Red Velvet Layer Cake with Cream Cheese Frosting

Red Velvet Cake with Cream Cheese Frosting

If I’m being honest, I’ve never been a super fan of Red Velvet cake. Is it chocolate? Is it vanilla dyed red? Who knows. Well, since I’m writing this recipe- I suppose I do. And I’m here to tell you .

What Makes Red Velvet Cake Special?

  • There’s just enough cocoa powder added to give red velvet cake some depth.
  • “Good Vanilla”- As Ina Garten would say.
  • There is a TON of vinegar which adds extra moisture and keeps the crumbs super soft and delicate, like velvet.
  • Buttermilk keeps things super moist and light.
  • Cake Flour- I was this for ALMOST all of my cakes. It’s much softer and rises higher than All Purpose Flour.
  • And then obviously- red food coloring.
  • Fun Fact- Traditionally, the red coloring is made from boiling beets and then straining the liquid to produce a water based dye- but we’ll stick to liquid food coloring this time.

The Frosting

The highlight of Red Velvet cake is the frosting, ALWAYS cream cheese. It’s a super complimentary flavor, and I recommend it on any cake. There are a ton of ways to make cream cheese frosting, but for mine I prefer a higher ratio of butter and sugar to the cream cheese itself. This keeps the frosting, moist, and fluffy, but not wet. The higher amount of powdered sugar will also keep this frosting safe at room temperature, so your cake will not need to be refrigerated.

Give It a Try

I hope you give this recipe a try and let me know what you think! It’s a perfective festive option for Christmas or The 4th of July. This color will be something that impresses all of your friends and family.
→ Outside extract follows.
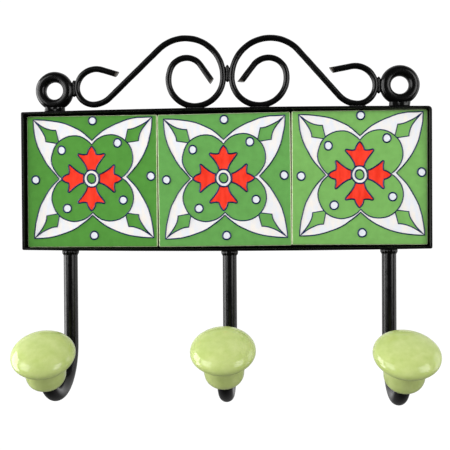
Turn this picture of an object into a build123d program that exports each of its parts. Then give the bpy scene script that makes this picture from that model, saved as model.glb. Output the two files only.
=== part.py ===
# Wall hook rack: a black iron band round three glazed tiles, scrollwork and two hanging
# eyes above it, and three bent rod hooks with ceramic knobs below it.
#
# Millimetres. Origin at the centre of the back plate's rear face, which lies on the wall.
# +X runs along the rack to the right seen from the front, +Z is up, and the front faces -Y.
from math import cos, radians, sin
import os

from build123d import *

# band round the tiles
band_length = 230.0
band_end_height = 78.4
band_bow = 0.95
band_depth = 12.0
band_wall = 1.3
band_corner = 0.9
band_worn_corner = 2.2
band_edge = 0.3

# plate that closes the band at the wall, and the beds of tile adhesive on it
plate_thickness = 1.0
bed_side = 58.0
bed_corner = 8.0
bed_thickness = 1.2

# glazed tiles: x and z of the centre, and how far each one leans
tile_side = 75.0
tile_thickness = 6.6
tile_corner = 0.9
tile_edge = 0.7
tile_places = {
    "left": (-75.2, -0.35, 0.0),
    "centre": (0.35, -0.18, -0.45),
    "right": (75.8, 0.35, 0.1),
}

# plane of the rods, halfway through the band's depth
rod_plane = -band_depth / 2

# hooks: x, height of the bend's centre, bend radius, how far the rod is bent, and its twist
hook_rod_diameter = 8.0
hook_places = {
    "left": (-88.6, -93.6, 22.4, 147.0, 1.6),
    "centre": (3.0, -91.9, 23.4, 149.8, 0.7),
    "right": (92.3, -93.2, 23.1, 148.9, 0.7),
}
hook_stub = 11.0
hook_weld_radius = 5.1
hook_weld_height = 2.6
weld_root = 0.8

# knobs, turned about the rod's end: heights run from the foot towards the crown
knob_foot_radius = 5.2
knob_neck_radius = 10.2
knob_foot_height = 6.0
knob_neck_height = 12.8
knob_cap_radius = 16.3
knob_cap_bottom = 12.9
knob_cap_top = 26.1
knob_cap_fullness = 0.78
knob_cap_start = -56.0
knob_cap_steps = 5
knob_bore_depth = 12.0
glue_thickness = 0.35

# hanging eyes
eye_places = {"left": -97.0, "right": 98.5}
eye_height = 51.85
eye_section_radius = 3.17
eye_centreline_radius = 7.88
eye_hole_radius = 4.9
eye_pad_length = 10.4
eye_pad_width = 5.6

# scrolls: start of the inner tail, its heading, then (radius, turn) for each arc and
# (0, length) for each straight; the right scroll is given mirrored in X
scroll_rod_diameter = 3.5
scroll_left_start = (-6.4, 55.75)
scroll_left_heading = 124.5
scroll_left_run = [
    (0, 11.4),
    (9.8, 131),
    (0, 1.2),
    (15.1, 107),
    (16.1, 92),
    (0, 1.2),
    (21.6, 129),
    (0, 38.9),
    (14.8, -37),
    (9.6, -112),
    (11.1, -92),
    (0, 9.4),
]
scroll_right_start = (-10.0, 55.25)
scroll_right_heading = 127.8
scroll_right_run = [
    (0, 11.85),
    (10.3, 136),
    (0, 0.6),
    (15.2, 104),
    (15.9, 85),
    (0, 0.6),
    (21.5, 136),
    (0, 34.3),
    (13.8, -43),
    (10.1, -115),
    (11.5, -81),
    (0, 11.25),
]

# weld beads, as half sizes along X, Y and Z
scroll_weld_size = (4.6, 2.0, 1.3)
meeting_weld_size = (1.5, 1.4, 4.0)
eye_scroll_weld_size = (1.9, 1.6, 4.2)
meeting_x = 2.4
meeting_height = 58.0


def band_top(x):
    """Height of the band's outer top surface above the middle of the band."""
    return band_end_height / 2 + band_bow * (1 - (2 * x / band_length) ** 2)


def band_outline(inset):
    """Outline of the band moved inwards: straight ends and long sides that bow outwards."""
    x = band_length / 2 - inset
    z = band_end_height / 2 - inset
    crown = z + band_bow
    outline = make_face(
        [
            Line((x, -z), (x, z)),
            ThreePointArc((x, z), (0, crown), (-x, z)),
            Line((-x, z), (-x, -z)),
            ThreePointArc((-x, -z), (0, -crown), (x, -z)),
        ]
    )
    for corner in outline.vertices():
        worn = corner.X > 0 and corner.Y > 0
        radius = max((band_worn_corner if worn else band_corner) - inset, band_wall / 4)
        nearest = outline.vertices().sort_by_distance((corner.X, corner.Y, 0))[0]
        outline = fillet(nearest, radius)
    return outline


def band_block():
    """Solid block of the band's outer shape, used to cut the welds and rods back to it."""
    return extrude(Plane.XZ * band_outline(0), amount=band_depth)


def make_band():
    """Flat strip bent round the tiles and welded shut, with softened edges."""
    hollow = extrude(Plane.XZ * band_outline(band_wall), amount=band_depth)
    band = band_block() - hollow
    front = band.faces().sort_by(Axis.Y)[0]
    return fillet(front.edges(), band_edge)


def make_back_plate():
    """Sheet inside the band, flush with it at the wall."""
    return extrude(Plane.XZ * band_outline(band_wall), amount=plate_thickness)


def tile_plane(place, depth):
    """Plane of a tile at a distance in front of the wall, leaning as the tile does."""
    x, z, lean = tile_places[place]
    return Plane.XZ.offset(depth) * Pos(x, z) * Rot(0, 0, -lean)


def make_adhesive_bed(place):
    """Spread bed of tile adhesive between the plate and a tile."""
    bed = RectangleRounded(bed_side, bed_side, bed_corner)
    return extrude(tile_plane(place, plate_thickness) * bed, amount=bed_thickness)


def make_tile(place):
    """Square glazed tile with a rounded rim round its face."""
    outline = RectangleRounded(tile_side, tile_side, tile_corner)
    tile = extrude(tile_plane(place, plate_thickness + bed_thickness) * outline, amount=tile_thickness)
    face = tile.faces().sort_by(Axis.Y)[0]
    return fillet(face.edges(), tile_edge)


def hook_lines(place):
    """Straight shank, bend and glued end of a hook rod, as three edges in space."""
    x, bend_height, bend_radius, bend_angle, twist = hook_places[place]
    forward = (-sin(radians(twist)), -cos(radians(twist)), 0)
    side = (forward[1], -forward[0], 0)
    plane = Plane(origin=(x, rod_plane, 0), x_dir=forward, z_dir=side)
    shank = Line((0, -band_end_height / 2 + band_wall), (0, bend_height))
    bend = JernArc(start=(0, bend_height), tangent=(0, -1), radius=bend_radius, arc_size=bend_angle)
    stub = Line(bend @ 1, bend @ 1 + (bend % 1) * hook_stub)
    return [plane * edge for edge in (shank, bend, stub)]


def swept_rod(path, diameter):
    """Round rod along a path."""
    section = Plane(origin=path @ 0, z_dir=path % 0) * Circle(diameter / 2)
    return sweep(section, path=path)


def make_hook(place, block):
    """Hook rod, cut to sit on the underside of the band."""
    return swept_rod(Wire(hook_lines(place)), hook_rod_diameter) - block


def make_hook_weld(place, hook, block):
    """Conical bead round the rod, with its wide end on the underside of the band."""
    top = -band_top(hook_places[place][0])
    bead = Cone(
        bottom_radius=hook_rod_diameter / 2 + 0.15,
        top_radius=hook_weld_radius,
        height=hook_weld_height,
        align=(Align.CENTER, Align.CENTER, Align.MAX),
    )
    root = Cylinder(hook_weld_radius, weld_root, align=(Align.CENTER, Align.CENTER, Align.MIN))
    return Pos(hook_places[place][0], rod_plane, top) * (bead + root) - hook - block


def knob_plane(place):
    """Plane at a knob's foot, facing along the rod's end."""
    bend = hook_lines(place)[1]
    return Plane(origin=bend @ 1, z_dir=bend % 1)


def cap_point(angle):
    """Point on the knob's cap at an angle above its widest level."""
    half_height = (knob_cap_top - knob_cap_bottom) / 2
    level = (knob_cap_top + knob_cap_bottom) / 2
    radius = knob_cap_radius * max(cos(radians(angle)), 0) ** knob_cap_fullness
    return (radius, level + half_height * sin(radians(angle)))


def make_knob(place):
    """Ceramic knob: rounded foot, short neck and a full mushroom cap, bored for the rod."""
    bore_radius = hook_rod_diameter / 2 + glue_thickness
    step = (90 - knob_cap_start) / knob_cap_steps
    cap = Spline(
        [cap_point(knob_cap_start + step * i) for i in range(knob_cap_steps + 1)],
        tangents=[(0.8, 0.5), (-1, 0)],
    )
    foot = EllipticalCenterArc(
        center=(knob_foot_radius, knob_foot_height),
        x_radius=knob_neck_radius - knob_foot_radius,
        y_radius=knob_foot_height,
        start_angle=-90,
        arc_size=90,
    )
    neck = Polyline((knob_neck_radius, knob_foot_height), (knob_neck_radius, knob_neck_height), cap @ 0)
    bore = Polyline(
        cap @ 1,
        (0, knob_bore_depth),
        (bore_radius, knob_bore_depth),
        (bore_radius, 0),
        (knob_foot_radius, 0),
    )
    profile = make_face([foot, neck, cap, bore])
    return knob_plane(place) * revolve(Plane.XZ * profile, axis=Axis.Z)


def make_knob_glue(place, hook):
    """Epoxy that fills the knob's bore round the rod."""
    plug = Cylinder(
        hook_rod_diameter / 2 + glue_thickness,
        knob_bore_depth,
        align=(Align.CENTER, Align.CENTER, Align.MIN),
    )
    return knob_plane(place) * plug - hook


def make_eye(side):
    """Ring of thick rod with a straight-walled hole for the hanging screw."""
    ring = Torus(eye_centreline_radius, eye_section_radius)
    ring -= Cylinder(eye_hole_radius, 4 * eye_section_radius)
    return Pos(eye_places[side], rod_plane, eye_height) * Rot(90, 0, 0) * ring


def make_eye_weld(side, eye, block):
    """Heavy bead that fills the space between an eye and the band."""
    low = band_end_height / 2 - weld_root
    height = eye_height - eye_centreline_radius - low
    pad = extrude(Ellipse(eye_pad_length / 2, eye_pad_width / 2), amount=height)
    return Pos(eye_places[side], rod_plane, low) * pad - eye - block


def scroll_path(start, heading, run):
    """Wire of tangent straights and arcs, seen from the front of the rack."""
    place = Vector(*start)
    direction = Vector(cos(radians(heading)), sin(radians(heading)))
    edges = []
    for radius, amount in run:
        if radius:
            edge = JernArc(start=place, tangent=direction, radius=radius, arc_size=amount)
        else:
            edge = Line(place, place + direction * amount)
        edges.append(edge)
        place = edge @ 1
        direction = edge % 1
    return Wire(edges)


def make_scroll(path):
    """Scroll of round rod, standing in the plane of the rods."""
    return swept_rod(Plane.XZ.offset(-rod_plane) * path, scroll_rod_diameter)


def weld_bead(x, z, half_sizes):
    """Oval weld bead, before it is cut back to the pieces that it joins."""
    half_length, half_depth, half_height = half_sizes
    bead = extrude(Ellipse(half_length, half_height), amount=half_depth, both=True)
    return Pos(x, rod_plane, z) * Rot(90, 0, 0) * bead


def curl_bottom(path, first, last):
    """X and Z where the underside of a curl comes closest to the band."""
    points = [path @ (first + (last - first) * i / 200) for i in range(201)]
    lowest = min(points, key=lambda point: point.Y)
    return lowest.X, lowest.Y - scroll_rod_diameter / 2


def curl_side(path, target_x, target_z):
    """Point of a scroll nearest to a point beside it."""
    points = [path @ (i / 800) for i in range(801)]
    return min(points, key=lambda point: (point.X - target_x) ** 2 + (point.Y - target_z) ** 2)


def save(node, shape):
    export_step(shape, f"parts/{node}.step")


os.makedirs("parts", exist_ok=True)

block = band_block()
save("band", make_band())
save("back_plate", make_back_plate())

for place in tile_places:
    save(f"adhesive_{place}", make_adhesive_bed(place))
    save(f"tile_{place}", make_tile(place))

for place in hook_places:
    hook = make_hook(place, block)
    save(f"hook_{place}", hook)
    save(f"hook_weld_{place}", make_hook_weld(place, hook, block))
    save(f"knob_{place}", make_knob(place))
    save(f"knob_glue_{place}", make_knob_glue(place, hook))

paths = {
    "left": scroll_path(scroll_left_start, scroll_left_heading, scroll_left_run),
    "right": mirror(scroll_path(scroll_right_start, scroll_right_heading, scroll_right_run), about=Plane.YZ),
}
scrolls = {side: make_scroll(path) for side, path in paths.items()}

for side, path in paths.items():
    eye = make_eye(side)
    scroll = scrolls[side]
    save(f"eye_{side}", eye)
    save(f"scroll_{side}", scroll)
    save(f"eye_weld_{side}", make_eye_weld(side, eye, block))

    x, z = curl_bottom(path, 0, 0.5)
    save(f"scroll_weld_{side}", weld_bead(x, z, scroll_weld_size) - scroll - block)

    beside_eye = curl_side(path, eye_places[side], eye_height)
    outwards = 1 if side == "right" else -1
    scroll_edge = beside_eye.X + outwards * scroll_rod_diameter / 2
    eye_edge = eye_places[side] - outwards * (eye_centreline_radius + eye_section_radius)
    side_weld = weld_bead((scroll_edge + eye_edge) / 2, beside_eye.Y, eye_scroll_weld_size)
    save(f"eye_scroll_weld_{side}", side_weld - scroll - eye)

x, z = curl_bottom(paths["right"], 0.7, 1)
save("small_curl_weld", weld_bead(x, z, scroll_weld_size) - scrolls["right"] - block)

left_side = curl_side(paths["left"], meeting_x, meeting_height)
right_side = curl_side(paths["right"], meeting_x, meeting_height)
x = (left_side.X + right_side.X) / 2
save("meeting_weld", weld_bead(x, meeting_height, meeting_weld_size) - scrolls["left"] - scrolls["right"])
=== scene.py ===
import math
import random

import bmesh
import bpy
from mathutils import Matrix, Vector, noise


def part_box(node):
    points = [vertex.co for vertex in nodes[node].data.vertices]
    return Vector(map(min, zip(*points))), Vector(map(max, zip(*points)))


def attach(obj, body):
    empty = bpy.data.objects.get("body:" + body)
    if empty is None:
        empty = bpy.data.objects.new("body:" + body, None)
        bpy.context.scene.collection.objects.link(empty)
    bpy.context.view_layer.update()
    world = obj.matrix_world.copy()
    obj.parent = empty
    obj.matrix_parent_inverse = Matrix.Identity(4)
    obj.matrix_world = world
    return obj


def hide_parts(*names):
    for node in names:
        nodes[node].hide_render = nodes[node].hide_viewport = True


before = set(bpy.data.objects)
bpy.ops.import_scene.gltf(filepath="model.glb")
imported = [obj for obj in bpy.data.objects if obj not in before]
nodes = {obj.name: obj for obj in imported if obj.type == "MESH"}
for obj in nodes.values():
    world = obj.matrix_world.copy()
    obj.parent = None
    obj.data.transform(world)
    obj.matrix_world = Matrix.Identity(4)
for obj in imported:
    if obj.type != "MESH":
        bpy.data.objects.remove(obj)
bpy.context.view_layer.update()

# A hook rack that hangs on a wall: black iron band, three glazed tiles, scrollwork, hooks and knobs.
# Everything is in metres in the frame of the CAD model; mm turns real sizes in millimetres into metres.
mm = 0.001
body = "root"
print("frame loaded:", len(nodes), "nodes")


# small helpers

def linear(hexColor):
    # sRGB hex to the linear values that shader sockets want
    channels = [int(hexColor[i:i + 2], 16) / 255 for i in (1, 3, 5)]
    return tuple(c / 12.92 if c <= 0.04045 else ((c + 0.055) / 1.055) ** 2.4 for c in channels) + (1.0,)


def addNode(tree, kind, inputs=None, **settings):
    # adds a node, sets its properties and fills its inputs with values or links
    node = tree.nodes.new(kind)
    for name, value in settings.items():
        setattr(node, name, value)
    for key, value in (inputs or {}).items():
        socket = node.inputs[key]
        if isinstance(value, bpy.types.NodeSocket):
            tree.links.new(value, socket)
        else:
            socket.default_value = value
    return node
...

And while you are gathering, remember. Never let what someone else brings to the table be the only thing you have to eat.
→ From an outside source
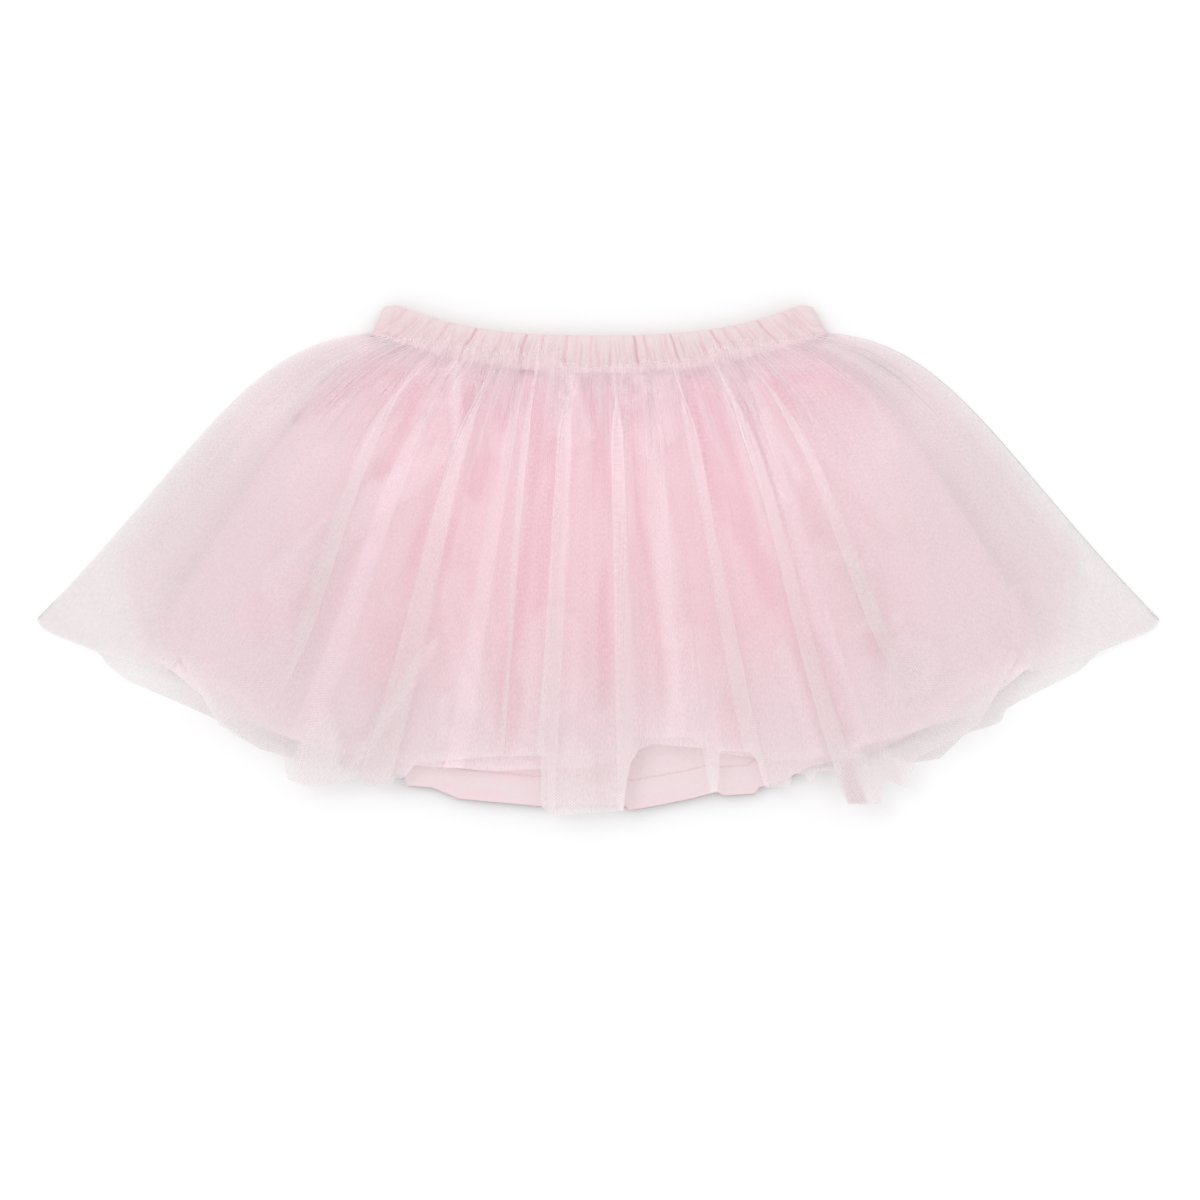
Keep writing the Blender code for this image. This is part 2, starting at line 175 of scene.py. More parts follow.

Red Velvet Cake With Cream Cheese Frosting

Sherry Reuter
Festive and Easy Red Velvet Cake with Cream Cheese Frosting
Prep Time 20 mins
Cook Time 30 mins
Total Time 50 mins
Course Dessert
Cuisine American
Servings 12
Calories 150 kcal


  • Stand or Hand Mixer


Red Velvet Cake

  • 1/2 Cup Oil Canola or Vegetable
  • 1 1/2 Cup Sugar
  • 2 Eggs
  • 2 Ounces Red Food Coloring Liquid
  • 2 TBSP Vinegar I like apple cider, but distilled white works too.
  • 2 TSP Vanilla Extract
  • 2 1/4 Cup Cake Flour
  • 2 TBSP Cocoa Powder
  • 1 TSP Baking Soda
  • 1 TSP Salt Kosher, not iodized
  • 1 Cup Buttermilk

Cream Cheese Frosting

  • 1/2 Cup Butter, softened
  • 6 Ounces Cream Cheese
  • 2 TSP Vanilla Extract
  • 4 1/2 Cup Powdered Sugar
  • 1 TSP salt


Red Velvet Cake

  • In the bowl of your mixer, sift together the sugar, flour, cocoa powder, salt, and baking soda.
  • Turn on low speed, and slowly stream in buttermilk, followed by the oil and then eggs and vanilla.
  • Mix on medium speed for 2 minutes until light and fluffy.
  • Divide into baking pans, or scoope as cupcakes.
  • Bake at 350° for 25-30 minutes, until the top springs back when touched lightly.

Cream Cheese Frosting

  • Add the softned butter to the bowl of your mixer. Whip on high speed until fluffy and white.
  • Add in cream cheese and again mix until fluffy.
  • One Cup at a time, add in powdered sugar and mix before adding in another cup.
  • Add in vanilla and salt, and then mix until very fluffy.